Relying on the native platform's data export tools is often insufficient for formal Electronic Discovery (E-Discovery) processes during litigation or regulatory audits. If a company is sued over a deceptive marketing claim made in an Instagram Story that disappeared after 24 hours, the inability to produce the original, high-quality media file and its associated metadata (timestamp, specific IP address of the poster, exact caption) can result in crippling sanctions for spoliation of evidence.
Therefore, deploying automated, continuous media extraction systems that capture and securely warehouse corporate social media output is no longer a marketing luxury; it is a critical function of the corporate legal and compliance departments.
Phase 7: The Future of Media Archiving and API Ecosystems
As we look toward the future, the war between automated data extraction and platform security will only intensify. Meta and other social giants will continue to restrict official API access, forcing enterprise organizations to rely on increasingly sophisticated web scraping and headless browsing architectures.

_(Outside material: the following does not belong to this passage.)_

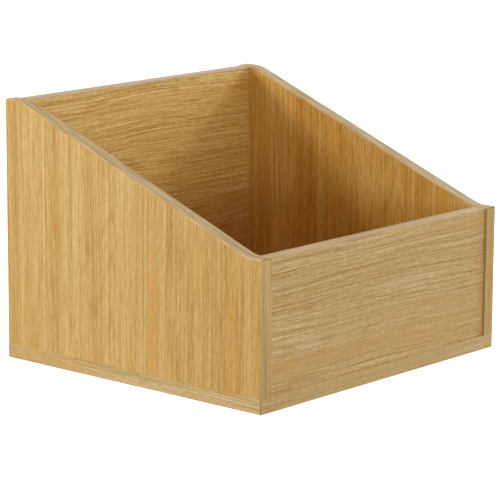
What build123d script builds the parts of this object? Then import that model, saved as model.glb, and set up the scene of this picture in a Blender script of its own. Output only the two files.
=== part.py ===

The agencies and brands that will dominate their respective industries in 2026 and beyond are those that view raw social media data as a strategic corporate asset. By investing in resilient extraction pipelines, integrating advanced ML analysis, and strictly adhering to global privacy regulations, these organizations will transform the chaotic, ephemeral stream of social media into a structured, highly actionable database of competitive intelligence.